(Required work): Every line in the listing below from the one with "origin on the floor" through the one with "zip(*points))), Vector(map(max, zip(*points)))" is to be reproduced exactly, both ends included; leave out the rest.

== Data shown

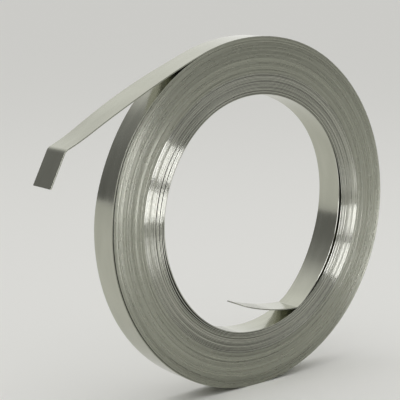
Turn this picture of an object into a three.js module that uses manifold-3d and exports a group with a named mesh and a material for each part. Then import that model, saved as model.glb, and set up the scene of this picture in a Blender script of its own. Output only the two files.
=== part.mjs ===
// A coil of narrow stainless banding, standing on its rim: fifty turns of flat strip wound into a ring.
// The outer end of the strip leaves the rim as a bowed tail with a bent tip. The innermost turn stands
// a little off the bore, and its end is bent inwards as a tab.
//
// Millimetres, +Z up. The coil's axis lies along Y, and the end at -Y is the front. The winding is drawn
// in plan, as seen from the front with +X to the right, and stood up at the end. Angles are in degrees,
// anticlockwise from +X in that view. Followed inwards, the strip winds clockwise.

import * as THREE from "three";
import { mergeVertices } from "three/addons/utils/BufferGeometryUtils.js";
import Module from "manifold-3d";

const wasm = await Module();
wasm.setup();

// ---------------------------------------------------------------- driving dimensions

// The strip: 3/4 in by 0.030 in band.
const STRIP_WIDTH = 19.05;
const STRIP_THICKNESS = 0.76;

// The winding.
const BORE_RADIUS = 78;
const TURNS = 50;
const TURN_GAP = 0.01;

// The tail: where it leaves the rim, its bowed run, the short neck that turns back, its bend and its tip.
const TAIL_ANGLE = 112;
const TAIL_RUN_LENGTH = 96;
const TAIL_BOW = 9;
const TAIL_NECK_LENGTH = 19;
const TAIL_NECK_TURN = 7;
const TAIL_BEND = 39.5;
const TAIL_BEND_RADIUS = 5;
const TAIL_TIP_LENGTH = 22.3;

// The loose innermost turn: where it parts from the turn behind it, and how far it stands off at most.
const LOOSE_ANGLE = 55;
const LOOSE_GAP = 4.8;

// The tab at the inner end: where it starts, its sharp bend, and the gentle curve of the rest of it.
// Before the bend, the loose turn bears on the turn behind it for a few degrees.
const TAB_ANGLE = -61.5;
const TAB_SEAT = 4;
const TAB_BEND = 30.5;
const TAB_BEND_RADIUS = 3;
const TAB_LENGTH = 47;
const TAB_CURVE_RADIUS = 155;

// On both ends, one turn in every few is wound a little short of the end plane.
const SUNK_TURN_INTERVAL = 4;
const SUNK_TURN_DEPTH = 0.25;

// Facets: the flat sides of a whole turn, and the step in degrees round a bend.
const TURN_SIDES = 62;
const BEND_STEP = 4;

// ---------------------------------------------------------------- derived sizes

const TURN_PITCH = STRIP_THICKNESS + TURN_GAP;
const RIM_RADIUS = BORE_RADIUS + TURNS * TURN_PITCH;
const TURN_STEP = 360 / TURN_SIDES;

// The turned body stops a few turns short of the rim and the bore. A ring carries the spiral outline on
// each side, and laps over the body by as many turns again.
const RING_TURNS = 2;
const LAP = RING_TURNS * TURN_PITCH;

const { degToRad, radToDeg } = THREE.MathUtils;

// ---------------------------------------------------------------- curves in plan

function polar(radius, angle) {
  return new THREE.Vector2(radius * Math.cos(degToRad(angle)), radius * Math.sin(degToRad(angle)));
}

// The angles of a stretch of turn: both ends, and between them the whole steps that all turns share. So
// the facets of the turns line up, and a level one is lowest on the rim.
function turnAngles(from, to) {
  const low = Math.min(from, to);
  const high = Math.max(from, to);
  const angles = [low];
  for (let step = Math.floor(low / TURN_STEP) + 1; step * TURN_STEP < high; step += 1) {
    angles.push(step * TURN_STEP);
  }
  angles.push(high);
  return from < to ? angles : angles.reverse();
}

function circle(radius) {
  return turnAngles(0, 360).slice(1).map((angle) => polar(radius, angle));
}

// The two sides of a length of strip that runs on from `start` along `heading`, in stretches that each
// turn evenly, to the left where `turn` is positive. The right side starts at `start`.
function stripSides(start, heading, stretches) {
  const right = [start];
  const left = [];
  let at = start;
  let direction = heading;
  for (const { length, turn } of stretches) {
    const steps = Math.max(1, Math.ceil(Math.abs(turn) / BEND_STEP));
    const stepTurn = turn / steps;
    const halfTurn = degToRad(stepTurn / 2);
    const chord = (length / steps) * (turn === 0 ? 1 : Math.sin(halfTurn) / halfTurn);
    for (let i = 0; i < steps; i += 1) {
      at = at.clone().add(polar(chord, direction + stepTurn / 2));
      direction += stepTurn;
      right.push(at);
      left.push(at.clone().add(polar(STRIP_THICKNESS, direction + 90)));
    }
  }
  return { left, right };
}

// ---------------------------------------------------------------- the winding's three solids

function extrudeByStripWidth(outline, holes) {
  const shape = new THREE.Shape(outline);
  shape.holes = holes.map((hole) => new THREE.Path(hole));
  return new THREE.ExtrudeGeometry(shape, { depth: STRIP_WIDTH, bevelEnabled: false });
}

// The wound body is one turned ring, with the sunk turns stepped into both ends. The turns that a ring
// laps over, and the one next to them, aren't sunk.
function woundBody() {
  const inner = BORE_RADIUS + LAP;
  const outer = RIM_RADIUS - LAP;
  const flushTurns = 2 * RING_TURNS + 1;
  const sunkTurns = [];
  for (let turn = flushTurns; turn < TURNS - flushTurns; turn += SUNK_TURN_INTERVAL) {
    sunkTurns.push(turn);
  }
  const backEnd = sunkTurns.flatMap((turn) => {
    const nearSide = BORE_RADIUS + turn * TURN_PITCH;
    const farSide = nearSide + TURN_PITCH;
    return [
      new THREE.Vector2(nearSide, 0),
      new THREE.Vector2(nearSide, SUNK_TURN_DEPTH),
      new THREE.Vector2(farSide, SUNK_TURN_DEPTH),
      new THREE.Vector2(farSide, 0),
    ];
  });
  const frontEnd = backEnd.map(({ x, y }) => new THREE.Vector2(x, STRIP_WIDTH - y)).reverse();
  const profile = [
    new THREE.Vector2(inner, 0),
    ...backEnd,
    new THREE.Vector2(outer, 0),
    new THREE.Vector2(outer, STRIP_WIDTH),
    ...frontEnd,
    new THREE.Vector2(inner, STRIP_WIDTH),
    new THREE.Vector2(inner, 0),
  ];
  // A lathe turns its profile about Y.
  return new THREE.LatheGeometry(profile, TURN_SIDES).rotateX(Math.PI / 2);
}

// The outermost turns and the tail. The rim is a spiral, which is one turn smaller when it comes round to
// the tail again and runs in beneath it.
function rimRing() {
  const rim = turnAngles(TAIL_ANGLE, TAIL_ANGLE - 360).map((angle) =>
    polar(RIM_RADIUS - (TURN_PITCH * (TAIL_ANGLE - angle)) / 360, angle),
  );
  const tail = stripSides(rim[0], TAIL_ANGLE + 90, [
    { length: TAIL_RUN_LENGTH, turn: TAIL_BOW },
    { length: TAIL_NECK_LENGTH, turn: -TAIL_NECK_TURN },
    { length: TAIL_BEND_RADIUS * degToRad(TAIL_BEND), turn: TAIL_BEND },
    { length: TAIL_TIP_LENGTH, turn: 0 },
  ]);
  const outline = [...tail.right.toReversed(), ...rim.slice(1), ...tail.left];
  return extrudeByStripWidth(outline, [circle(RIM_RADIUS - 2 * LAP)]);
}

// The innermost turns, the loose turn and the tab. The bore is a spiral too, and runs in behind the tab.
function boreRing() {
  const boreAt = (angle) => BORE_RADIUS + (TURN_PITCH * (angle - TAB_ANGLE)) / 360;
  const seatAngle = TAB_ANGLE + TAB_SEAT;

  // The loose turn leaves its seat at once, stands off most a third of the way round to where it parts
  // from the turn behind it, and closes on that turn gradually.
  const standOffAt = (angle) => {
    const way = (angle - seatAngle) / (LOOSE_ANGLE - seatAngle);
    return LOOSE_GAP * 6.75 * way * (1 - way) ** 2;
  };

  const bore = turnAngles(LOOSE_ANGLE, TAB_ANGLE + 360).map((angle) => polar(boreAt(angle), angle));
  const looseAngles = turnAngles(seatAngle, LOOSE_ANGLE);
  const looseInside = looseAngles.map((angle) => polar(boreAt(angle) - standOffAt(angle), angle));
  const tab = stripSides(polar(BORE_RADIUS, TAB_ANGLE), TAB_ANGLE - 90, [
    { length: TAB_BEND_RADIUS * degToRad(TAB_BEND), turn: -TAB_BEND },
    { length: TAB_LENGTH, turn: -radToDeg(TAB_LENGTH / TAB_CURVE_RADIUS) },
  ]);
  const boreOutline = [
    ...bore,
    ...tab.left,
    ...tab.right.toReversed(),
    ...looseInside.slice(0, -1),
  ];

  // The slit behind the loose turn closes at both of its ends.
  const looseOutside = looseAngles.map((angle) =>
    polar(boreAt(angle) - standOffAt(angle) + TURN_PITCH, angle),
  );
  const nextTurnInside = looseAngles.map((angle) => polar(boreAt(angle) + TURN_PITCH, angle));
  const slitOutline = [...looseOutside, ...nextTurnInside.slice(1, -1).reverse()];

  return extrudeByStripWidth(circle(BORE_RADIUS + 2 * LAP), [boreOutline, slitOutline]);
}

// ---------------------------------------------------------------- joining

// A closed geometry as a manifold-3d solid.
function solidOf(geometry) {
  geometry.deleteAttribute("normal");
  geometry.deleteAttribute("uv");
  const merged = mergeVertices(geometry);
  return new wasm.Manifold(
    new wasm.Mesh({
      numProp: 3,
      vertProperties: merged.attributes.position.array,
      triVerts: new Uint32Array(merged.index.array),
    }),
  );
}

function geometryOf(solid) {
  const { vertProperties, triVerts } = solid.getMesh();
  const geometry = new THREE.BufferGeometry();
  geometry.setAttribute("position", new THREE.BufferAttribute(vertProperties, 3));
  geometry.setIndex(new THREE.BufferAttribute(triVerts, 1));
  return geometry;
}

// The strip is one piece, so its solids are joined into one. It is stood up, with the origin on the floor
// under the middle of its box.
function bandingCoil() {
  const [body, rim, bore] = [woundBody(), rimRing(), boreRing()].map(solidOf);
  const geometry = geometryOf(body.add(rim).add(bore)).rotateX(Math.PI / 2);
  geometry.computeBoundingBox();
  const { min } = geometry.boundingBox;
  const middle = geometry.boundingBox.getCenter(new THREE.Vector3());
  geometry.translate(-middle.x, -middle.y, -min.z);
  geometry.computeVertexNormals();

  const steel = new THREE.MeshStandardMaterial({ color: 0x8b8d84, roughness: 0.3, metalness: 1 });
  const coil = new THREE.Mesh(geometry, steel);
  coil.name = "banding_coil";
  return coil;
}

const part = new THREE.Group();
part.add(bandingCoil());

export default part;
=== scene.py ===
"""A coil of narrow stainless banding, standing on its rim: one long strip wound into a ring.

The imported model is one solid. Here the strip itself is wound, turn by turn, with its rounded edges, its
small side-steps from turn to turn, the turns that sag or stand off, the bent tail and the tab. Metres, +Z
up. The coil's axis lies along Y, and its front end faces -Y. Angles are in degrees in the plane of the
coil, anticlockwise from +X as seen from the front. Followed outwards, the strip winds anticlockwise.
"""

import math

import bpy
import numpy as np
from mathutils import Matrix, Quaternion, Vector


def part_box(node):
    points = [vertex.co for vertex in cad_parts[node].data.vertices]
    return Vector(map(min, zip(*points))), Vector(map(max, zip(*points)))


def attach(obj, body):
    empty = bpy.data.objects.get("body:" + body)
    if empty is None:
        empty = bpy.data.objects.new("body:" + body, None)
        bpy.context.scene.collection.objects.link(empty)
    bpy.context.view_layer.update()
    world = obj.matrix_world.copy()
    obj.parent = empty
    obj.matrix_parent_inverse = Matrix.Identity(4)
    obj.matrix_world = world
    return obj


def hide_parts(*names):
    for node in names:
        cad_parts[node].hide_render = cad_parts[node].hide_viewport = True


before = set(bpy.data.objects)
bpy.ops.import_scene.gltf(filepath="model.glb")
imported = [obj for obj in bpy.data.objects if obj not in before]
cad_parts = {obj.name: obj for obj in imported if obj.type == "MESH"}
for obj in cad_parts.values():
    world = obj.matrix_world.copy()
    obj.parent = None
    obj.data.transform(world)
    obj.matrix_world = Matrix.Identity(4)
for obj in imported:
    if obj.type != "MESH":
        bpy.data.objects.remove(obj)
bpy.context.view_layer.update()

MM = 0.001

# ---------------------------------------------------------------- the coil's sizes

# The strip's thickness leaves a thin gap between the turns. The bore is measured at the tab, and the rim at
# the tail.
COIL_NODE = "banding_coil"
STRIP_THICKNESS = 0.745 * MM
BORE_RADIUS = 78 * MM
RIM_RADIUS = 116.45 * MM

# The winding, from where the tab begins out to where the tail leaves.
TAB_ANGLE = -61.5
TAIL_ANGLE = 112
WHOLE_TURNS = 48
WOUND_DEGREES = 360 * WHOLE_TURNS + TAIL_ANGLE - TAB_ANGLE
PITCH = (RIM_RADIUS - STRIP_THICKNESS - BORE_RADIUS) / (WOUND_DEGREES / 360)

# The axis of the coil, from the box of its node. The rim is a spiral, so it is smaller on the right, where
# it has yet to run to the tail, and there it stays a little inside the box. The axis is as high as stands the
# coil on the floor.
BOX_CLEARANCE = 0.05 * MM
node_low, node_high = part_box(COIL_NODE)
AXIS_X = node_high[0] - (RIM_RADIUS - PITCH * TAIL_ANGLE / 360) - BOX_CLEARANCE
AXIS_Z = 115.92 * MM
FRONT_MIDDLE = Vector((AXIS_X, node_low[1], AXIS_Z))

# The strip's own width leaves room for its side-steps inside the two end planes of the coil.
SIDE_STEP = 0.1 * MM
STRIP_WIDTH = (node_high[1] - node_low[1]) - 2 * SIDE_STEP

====

(Solution to the exercise):
// The strip is one piece, so its solids are joined into one. It is stood up, with the origin on the floor
// under the middle of its box.
function bandingCoil() {
  const [body, rim, bore] = [woundBody(), rimRing(), boreRing()].map(solidOf);
  const geometry = geometryOf(body.add(rim).add(bore)).rotateX(Math.PI / 2);
  geometry.computeBoundingBox();
  const { min } = geometry.boundingBox;
  const middle = geometry.boundingBox.getCenter(new THREE.Vector3());
  geometry.translate(-middle.x, -middle.y, -min.z);
  geometry.computeVertexNormals();

  const steel = new THREE.MeshStandardMaterial({ color: 0x8b8d84, roughness: 0.3, metalness: 1 });
  const coil = new THREE.Mesh(geometry, steel);
  coil.name = "banding_coil";
  return coil;
}

const part = new THREE.Group();
part.add(bandingCoil());

export default part;
=== scene.py ===
"""A coil of narrow stainless banding, standing on its rim: one long strip wound into a ring.

The imported model is one solid. Here the strip itself is wound, turn by turn, with its rounded edges, its
small side-steps from turn to turn, the turns that sag or stand off, the bent tail and the tab. Metres, +Z
up. The coil's axis lies along Y, and its front end faces -Y. Angles are in degrees in the plane of the
coil, anticlockwise from +X as seen from the front. Followed outwards, the strip winds anticlockwise.
"""

import math

import bpy
import numpy as np
from mathutils import Matrix, Quaternion, Vector


def part_box(node):
    points = [vertex.co for vertex in cad_parts[node].data.vertices]
    return Vector(map(min, zip(*points))), Vector(map(max, zip(*points)))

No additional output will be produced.